Sample size and power calculation will be done via simulations. The following assumptions and target operational characteristics will be considered through the subsequent section:

A total of 20000 datasets will be generated for each simulation scenario;
Normal data will be generated using the rnorm function, with:
- mean set to 7 in the experimental arm and 5 in the control arm;
- standard deviation set to 2 in the experimental arm and 2 in the control arm;
For a given simulated dataset, experimental arm will be stated as superior to the control arm if \(P\left(\delta = \mu_{1} - \mu_{2} \gt 0 | \mathcal{D}\right)\) is larger than 0.975;
For a given sample size, power will be computed as the proportion over the 20000 simulated datasets for which superiority of the experimental arm over the control arm can be stated;
When sample size is to be calculated for a target power (e.g. 80 %), it will represent the smallest sample size out of a search grid for which the power is above this target.

1.3. Sample size with equal allocation ratio with weakly informative priors

As mentioned in Section 1.2, sample size calculation is based on a search grid. With respect to the prior distribution for \(\mu_{i}\) and \(\tau_{i}\), the following parameters are considered:

\(m_{i} = 0\) and \(p_{i} = 10^{-6}\), leading to a very flat normal prior for the mean parameter in the control and experimental arm;
\(a_{i} = b_{i} = 10^{-6}\), leading to a prior for the precision parameter with mean 1 and variance 10⁶ in the control and experimental arm.

Those parameters will lead to a weakly informative setting close to the Jeffreys priors.

Given those assumptions and parameters, 18 subjects in the control arm and 18 subjects in the experimental arm corresponds to the smallest overall sample size in a 1:1 allocation ratio for which the estimated power is above the target of 80 %.

1.4. Software

Sample of the posterior distribution for the mean parameters have been obtained using package rstan (Version 2.32.6, Stan Development Team (2018)).

2. Impact of allocation ratio with weakly informative and informative priors

In order to evaluate the impact of the allocation ratio, the overall sample size will be set to 36 subjects, but sample size in each arm will vary between 10 and 26 subjects.

With respect to prior information, the followings will be considered:

Weakly informative prior:
- \(m_{i} = 0\) and \(p_{i} = 10^{-6}\), leading to a very flat normal prior for the mean parameter in the control and experimental arm;
- \(a_{i} = b_{i} = 10^{-6}\), leading to a prior for the precision parameter with mean 1 and variance 10⁶ in the control and experimental arm;
Informative prior;
- \(m_{1} = 0\) and \(p_{i} = 10^{-6}\) for the prior distribution of the mean in the experimental arm;
- \(m_{2} = 5\) and \(p_{i} = 1.0\) for the prior distribution of the mean in the control arm;
- \(a_{i} = b_{i} = 10^{-6}\), leading to a prior for the precision parameter with mean 1 and variance 10⁶ in the control and experimental arm.

Figure below shows for a fixed sample size of 36 subjects the power estimated via simulation against the number of subjects in the control and experimental arm.

In the weakly informative setting, the power curve increases until the control to experimental allocation probability is at 0.5 and then decreases back in a symmetrical shape.
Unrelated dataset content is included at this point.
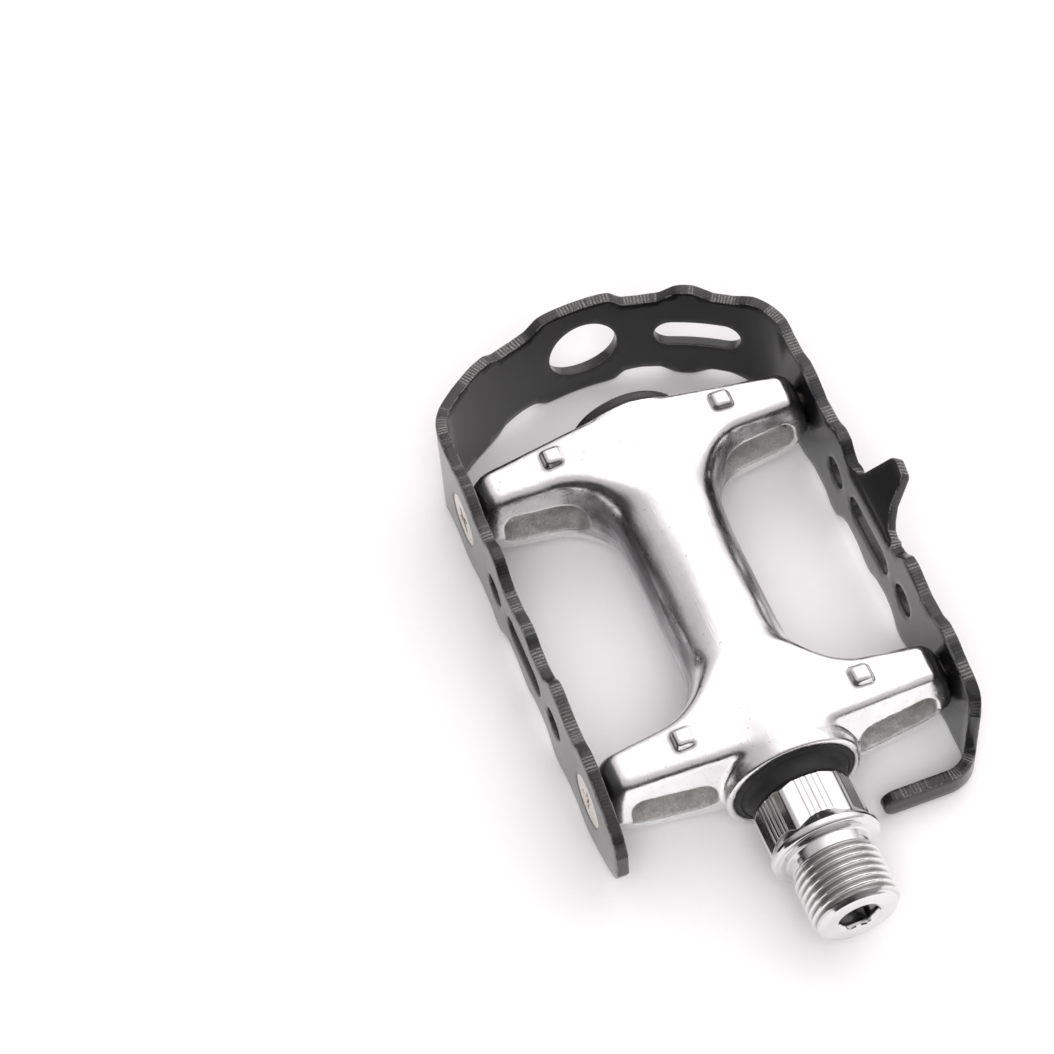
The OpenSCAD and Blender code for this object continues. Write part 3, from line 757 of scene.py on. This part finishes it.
def make_cage():
    depths = np.array([0.0, 0.09, 0.3, 0.75, 1.3, 1.72, 1.92, 2.0])
    insets = np.array([0.3, 0.09, 0.0, 0.0, 0.0, 0.0, 0.08, 0.26])
    ribbed = np.array([0.15, 0.6, 1.0, 1.0, 1.0, 0.9, 0.5, 0.1])
    flat, level, edge, walls, rings = [], [], [], [], []
    start = 0
    for k, (loop, countersink) in enumerate([(cage_outline(), None), *cage_holes()]):
        normal = loop_normals(loop)
        inward = -1 if k == 0 else 1
        n = len(loop)
        wave = np.zeros(n)
        rub_and_plateau_light = np.full(n, 0.08)
        # Bevel rows take at least this much bare fleck: a painted highlight line, steady round each hole and
        # broken along the outline, partly rubbed-off paint.
        bevel_highlight_and_rub = 0.3
        if k == 0:
            rng = np.random.default_rng(7)
            phase = np.arange(n) * LOOP_STEP / 0.6 + np.cumsum(rng.random(n) - 0.5) * 0.12
            loose = np.convolve(rng.random(n + 4), np.ones(5) / 5, "valid")
            patch = ease((np.convolve(rng.random(n + 27), np.ones(28) / 28, "valid") - 0.47) / 0.05)
            # The cut edge's flat tops and bottoms take more bare fleck than its slopes: partly rubbed-off
            # paint, partly painted light where the faces catch it, with painted shade on the slopes.
            plateau = ease((normal[:, 1] ** 2 - 0.88) / 0.08)
            wave = 0.19 * (np.abs((phase % 1) * 2 - 1) - 0.5) * loose * (0.25 + 0.75 * patch * plateau)
            crest = np.clip(wave / 0.07 + 0.45, 0, 1)
            rub_and_plateau_light = (0.04 + 0.8 * crest * patch) * (0.12 + 0.88 * plateau)
            bevel_highlight_and_rub = 0.55 * ease((np.convolve(rng.random(n + 11), np.ones(12) / 12, "valid") - 0.45) / 0.1)
        ids = []
        for d, inset, rib in zip(depths, insets, ribbed):
            wide = 0.0
            if countersink is not None:
                wide = max(0.0, countersink * (1 - d / 1.9))
            p = loop + normal * (inward * (inset + wide) + wave * rib)[:, None]
            flat.append(p)
            level.append(np.full(n, d))
            on_wall = 0.0 if d in (0.0, 2.0) else 1.0
            edge.append(on_wall * (np.maximum(rub_and_plateau_light, bevel_highlight_and_rub) if d in (0.09, 1.92) else rub_and_plateau_light))
            ids.append(start + np.arange(n))
            start += n
        rings.append(ids)
        for a, b in zip(ids, ids[1:]):
            walls.append(np.stack([a, np.roll(a, -1), np.roll(b, -1), b], 1))
    flat, level, edge = np.vstack(flat), np.concatenate(level), np.concatenate(edge)

    faces = list(walls)
    extra_flat, extra_level = [], []
    for side, depth in ((0, 0.0), (-1, SHEET_T)):
        loops = [ids[side] for ids in rings]
        ids = np.concatenate(loops)
        border = flat[ids]
        edges, base = [], 0
        for loop in loops:
            n = len(loop)
            edges += [(base + i, base + (i + 1) % n) for i in range(n)]
            base += n
        coarse = np.meshgrid(np.arange(0.6, PATH_S[-1], 1.0), np.arange(-10.5, 15.0, 1.5))
        fine = np.meshgrid(np.arange(s_at_y(59.5, True), s_at_y(42.5, True), 0.8), np.arange(5.2, 8.4, 0.4))
        coarse = np.stack([coarse[0].ravel(), coarse[1].ravel()], 1)
        fine = np.stack([fine[0].ravel() + 0.05, fine[1].ravel() + 0.03], 1)
        grid = np.vstack([coarse, fine])
        outlines = [flat[loop] for loop in loops]
        near = np.full(len(grid), 9.0)
        for chunk in range(0, len(border), 600):
            b = border[chunk : chunk + 600]
            d2 = (grid[:, None, 0] - b[None, :, 0]) ** 2 + (grid[:, None, 1] - b[None, :, 1]) ** 2
            near = np.minimum(near, np.sqrt(d2.min(1)))
        keep = grid[inside_loops(grid, outlines) & (near > 0.45)]
        coords = [Vector(p) for p in np.vstack([border, keep]).tolist()]
        made, _, tris, original, _, _ = delaunay_2d_cdt(coords, edges, [], 0, 1e-7, True)
        lookup = []
        for k, source in enumerate(original):
            if source and source[0] < len(ids):
                lookup.append(int(ids[source[0]]))
            else:
                lookup.append(start + len(extra_flat))
                extra_flat.append(tuple(made[k]))
                extra_level.append(depth)
        points2 = np.array([tuple(v) for v in made])
        tri = np.array([t for t in tris if len(t) == 3])
        ok = inside_loops(points2[tri].mean(1), outlines)
        mapped = np.array(lookup)[tri[ok]]
        faces.append(mapped if side == 0 else mapped[:, ::-1])
    flat = np.vstack([flat, np.array(extra_flat)])
    level = np.concatenate([level, extra_level])
    edge = np.concatenate([edge, np.zeros(len(extra_level))])
    points = bend_sheet(flat[:, 0], flat[:, 1], level)
    all_faces = []
    for f in faces:
        all_faces += f.tolist()
    marks = {"edge": edge}
    slot, nodes = "cage_sheet", ["cage"]
    obj = piece("sheet_cage", points, all_faces, SHEET, "pedal", nodes, sharp=38, marks=marks)
    fix_normals(obj)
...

This is a known feature in standard frequentist sample size calculation where optimal sample size is achieved with a 1:1 allocation ratio.

In the informative setting, the power curve is always above the power curve of the weakly informative setting. This shows that the informative prior for the mean parameter in the control arm allows to increase the chance to state that the experimental arm is superior to the control arm. This can be explained by the prior for the mean parameter in the control arm being aligned with the data generation process. In addition, the power curve is no more centered around the 0.5 allocation probability. Maximum power is attained with 15 and 21 subjects in the control and experimental arm. This illustrates the “data augmentation” that benefits directly to the control arm (via a narrower credible interval for the mean parameter) and then indirectly for the comparison against the experimental arm.
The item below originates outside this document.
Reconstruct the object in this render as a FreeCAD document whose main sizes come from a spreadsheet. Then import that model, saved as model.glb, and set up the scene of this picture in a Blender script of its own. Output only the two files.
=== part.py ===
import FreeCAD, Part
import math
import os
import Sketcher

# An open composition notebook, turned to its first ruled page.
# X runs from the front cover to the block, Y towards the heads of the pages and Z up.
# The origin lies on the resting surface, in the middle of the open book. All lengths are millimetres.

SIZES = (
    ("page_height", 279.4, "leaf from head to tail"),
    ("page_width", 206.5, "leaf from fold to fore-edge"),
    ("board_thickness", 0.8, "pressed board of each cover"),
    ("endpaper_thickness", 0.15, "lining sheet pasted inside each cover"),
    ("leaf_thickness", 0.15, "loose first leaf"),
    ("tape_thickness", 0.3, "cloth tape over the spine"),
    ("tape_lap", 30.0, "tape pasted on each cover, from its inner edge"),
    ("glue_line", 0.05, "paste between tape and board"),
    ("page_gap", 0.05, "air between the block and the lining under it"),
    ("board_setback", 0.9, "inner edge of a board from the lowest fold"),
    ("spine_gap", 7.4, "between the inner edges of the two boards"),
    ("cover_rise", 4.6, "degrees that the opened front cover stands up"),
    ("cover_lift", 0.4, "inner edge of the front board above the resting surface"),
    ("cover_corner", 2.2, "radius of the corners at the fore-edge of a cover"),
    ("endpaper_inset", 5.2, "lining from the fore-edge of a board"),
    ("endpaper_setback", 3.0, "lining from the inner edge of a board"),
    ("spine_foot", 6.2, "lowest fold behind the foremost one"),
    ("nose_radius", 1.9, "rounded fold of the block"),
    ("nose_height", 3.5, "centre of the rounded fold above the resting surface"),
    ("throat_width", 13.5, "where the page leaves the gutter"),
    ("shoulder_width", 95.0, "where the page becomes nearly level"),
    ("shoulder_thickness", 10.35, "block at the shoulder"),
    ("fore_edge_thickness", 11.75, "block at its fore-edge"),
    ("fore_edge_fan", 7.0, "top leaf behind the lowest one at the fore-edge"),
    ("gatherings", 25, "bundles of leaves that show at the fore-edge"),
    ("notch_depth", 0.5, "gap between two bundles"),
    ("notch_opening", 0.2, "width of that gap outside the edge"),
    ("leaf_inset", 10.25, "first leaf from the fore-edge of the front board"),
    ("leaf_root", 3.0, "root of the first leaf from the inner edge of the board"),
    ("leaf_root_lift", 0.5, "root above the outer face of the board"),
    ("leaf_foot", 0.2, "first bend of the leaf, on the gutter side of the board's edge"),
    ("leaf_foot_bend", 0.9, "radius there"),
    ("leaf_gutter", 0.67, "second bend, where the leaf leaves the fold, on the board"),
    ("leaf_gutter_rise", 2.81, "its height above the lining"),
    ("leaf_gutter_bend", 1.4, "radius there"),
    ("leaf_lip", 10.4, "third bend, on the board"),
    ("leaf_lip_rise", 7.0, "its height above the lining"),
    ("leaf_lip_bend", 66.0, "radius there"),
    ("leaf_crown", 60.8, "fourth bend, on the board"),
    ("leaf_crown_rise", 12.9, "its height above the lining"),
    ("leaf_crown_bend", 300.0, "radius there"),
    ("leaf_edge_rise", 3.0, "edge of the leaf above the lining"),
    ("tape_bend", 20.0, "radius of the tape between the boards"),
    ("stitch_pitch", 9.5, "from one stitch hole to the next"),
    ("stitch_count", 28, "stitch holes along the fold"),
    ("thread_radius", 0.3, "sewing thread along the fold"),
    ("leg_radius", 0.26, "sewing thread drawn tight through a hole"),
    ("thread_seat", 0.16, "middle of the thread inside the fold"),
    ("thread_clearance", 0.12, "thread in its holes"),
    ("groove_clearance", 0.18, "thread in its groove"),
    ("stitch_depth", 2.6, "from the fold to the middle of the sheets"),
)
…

3. Optimal sample size and allocation ratio with informative priors

Section 2 has shown that overpowered situation occurred in presence of the informative prior for the mean parameter in the control arm. In this section, the sample size will be proposed while targeting a power of 80 % with the same informative prior than the one used in the previous section.

Figure below shows the power curve when overall sample size is set at 29 subjects against the number of subjects in the control and experimental arm.

Versus overall sample size proposed in Section 1.3, a decrease of 7 subjects can be obtained when integrating the prior information for the mean parameter in the control arm while still having the same target power. This represent a 19.4 % reduction in overall sample size. With 10 subjects in the control arm and 19 subjects in the experimental arm, power is maximal.

4. Conclusion

In this blog post, we evaluated the impact of including prior information in the control arm on optimal overall sample size and allocation ratio in a superiority setting for normally distributed data. In absence of prior-data conflict, the introduction of prior information allows either to increase the power versus alternative approaches not considering this prior information or to decrease the overall sample size while still maintaining the same target power.

Post created on 2020-10-29. Last update on 2020-10-29.